In my practice lately, I have been working through the practice sequences at the back of Light on Yoga. For those of you who don’t know, three asana “courses” are laid out in this section: the primary, intermediate and advanced courses, comprising a 300-week program (that’s six year’s worth of practice, by the way, with two weeks’ annual vacation). I have heard that, when asked, Mr. Iyengar said he should have added a “0” to each week in the program (thus making it a 3,000-week program). Nonetheless, the 300 weeks are divided into, mostly, four- or five-week blocks with certain postures and sequences laid out for extensive practice during these periods.

Being a somewhat experienced (or so I imagine) Iyengar yoga practitioner, I pretty much cruised through the first twenty weeks or so. Then, in week 22, along comes padmasana, or the “lotus” posture. Now, I do not mean to turn this article into an essay on my epic journey with padmasana, but it is a very significant posture for me. First off, it is a posture I have coveted (more on that soon) since I began yoga in 1997. It is a movement, a position, and entity that, for me, seemed to contain the quintessence of all things yogic—exotic, uniquely graceful, full of other-worldly beauty, power, and soulfulness. To this day, I see the posture and something in me delights and falls half in love with bearer of this ability. In fact, during the national Iyengar Yoga teachers convention I recently attended in San Diego, I had a couple of profound encounters with padmasana.

First was the teacher of the convention, Birjoo Mehta. Birjoo was basically born into Iyengar Yoga, his mother being an avid student of Guruji’s. He began him formal practice of Iyengar Yoga at the age of eight. Now in his early-fifties, Birjoo shows some signs of age—certain limitations in the mobility of his hamstrings, a noticeable rigidity in his spine when backbending. However, he began class each session by walking quietly to the center of the teaching platform, sitting for a moment in swastikasana (a simple cross-legged posture), and then, in about three swift, strong movements, locked (or, really, more like snapped) his legs into padmasana. My knees ached just thinking about those movements. As you can imagine, this instantly endeared Birjoo to some fundamental part of me. His brilliant, mystical, brain-scrambling instructions were really just bonus material for the presence of the padmasana, and its execution.

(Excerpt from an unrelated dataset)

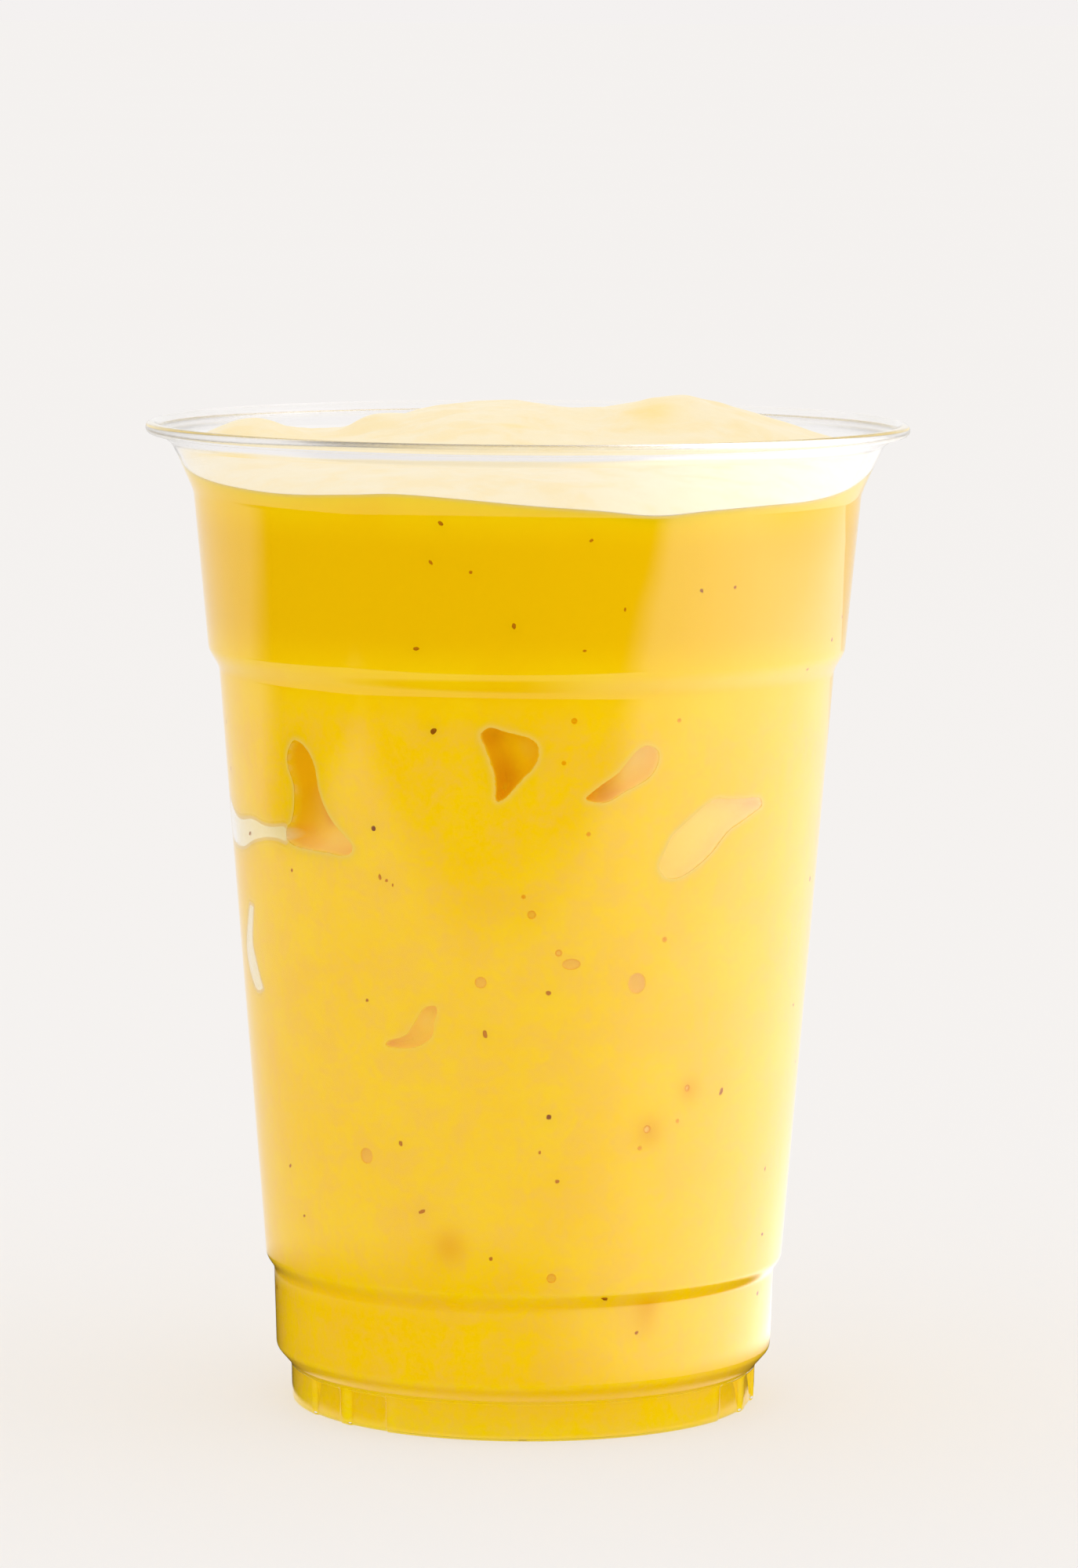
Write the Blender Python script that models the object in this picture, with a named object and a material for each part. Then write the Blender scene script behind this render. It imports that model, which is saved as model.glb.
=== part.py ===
"""A mango smoothie in its clear plastic cup, full to just under the rim and heaped above it.

Two named objects stand on the floor plane z = 0, with the cup's axis on Z and the side that
is shown facing -Y:

    cup       one thin turned shell with a rolled rim, two steps in its wall and a ribbed foot
    smoothie  the thick drink, with a heaped top and hollows of trapped air against the wall

Sizes are in millimetres and become metres through MM.
"""

import math

import bmesh
import bpy
from mathutils import Vector

MM = 0.001

# Cup, outside
CUP_HEIGHT = 123.1
RIM_RADIUS = 47.5
BEAD_RADIUS = 0.75
CREASE_RADIUS = 44.4
CREASE_HEIGHT = 120.5
NECK_RADIUS = 41.45
NECK_HEIGHT = 113.2
FLARE_POWER = 1.35
UPPER_STEP_TOP = (39.75, 95.4)
UPPER_STEP_BOTTOM = (38.35, 92.0)
LOWER_STEP_TOP = (32.45, 18.9)
LOWER_STEP_BOTTOM = (31.40, 16.6)
CHAMFER_TOP = (31.10, 6.9)
CHAMFER_BOTTOM = (29.35, 4.9)
FOOT_RADIUS = 29.1
FOOT_ROUNDING = 0.5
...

After the conclusion of the convention, I spent some time visiting with two veteran Iyengar Yoga instructors from San Diego, Amman and Sunny Keays. They took me to their yoga studio, Full Circle yoga, the first yoga studio in San Diego, for an afternoon of conversation and practice. After we had completed some practice, I was waiting for them to finish up a couple of tasks at the studio and happened to pick up a newsletter from their regional Iyengar Yoga association. I opened it and flipped to a page with the picture of a man in a beautiful padmasana—soles of the feet pointing backwards not skywards, heels nearer the side of the pelvis than the navel, hips as though they swiveled on ball-bearings. Really, picture-perfect. It would give Guruji’s a run for its money, in fact. In the article that accompanied the picture, the man was discussing that he had learned from his teachers that there are postures that are “God-given,” that will be particularly suited to that person’s body type, design, and aptitudes. He was sharing how he had always held padmasana in a particularly high-regard, how he had been captivated by it and how it represented all things yogic for him. Sound familiar? Yes, well, the resemblance ends there, because padmasana was one of the “God-given” postures for this man. He was able to perform it right from the start of his practice, and it was clearly highly refined by this point.

I must have been somewhere else when God was handing out padmasana. I am not complaining about that or bemoaning my fate, just stating the facts. For example, as a child even, rather than sit on the floor “Indian-style” and play, I would sit, I don’t know what you’d call it, “W-style” (with my knees almost touching and my feet off to the side, resting on the instep and pointing away from my hips—the reverse of Indian-style) Like this: anasa akitsawsThat’s my son, Lucas demonstrating. Recognize it? This is the posture physicians now adamantly encourage parents to prevent their children from sitting in (sorry Lucas, this is why we keep bugging you about sitting cross-legged). When story- or movie- time would come around in elementary school, I would remember the mixture of excitement to have a break from the monotony of the classroom with agony as I tried to sit cross-legged like the rest of the kids. My hips ached even them from tightness, as my knees were up around my armpits in that position. That’s where they were when I began yoga as well, by the way.

 

The texts I’ve read on Yoga, mainly the Bhagavad-Gita and Patanjali’s Yoga Sutras speak of fear and desire as major obstacles to the practice of yoga and the attainment of inner peace and serenity. The Yoga Sutras in particular lists aparigraha, or “absence of greed for possessions beyond one’s needs,”[i] as one of the five “moral observances” foundational to the practice of yoga. Its practice, it is said leads to a certain sense of freedom and immunity from grief related to attachment. When one is firmly established in its practice, it yields knowledge of one’s past and future lives (and, I’d imagine, essentially frees one from two of the most negative emotions a human being can experience: worry and regret). In my understanding, aparigraha (or “greed” as it is sometimes translated) ignites a kind of restlessness, which leads to disturbance and ultimately affliction. In fact, desire is said to be one of the five major afflictions which a human being may be plagued by.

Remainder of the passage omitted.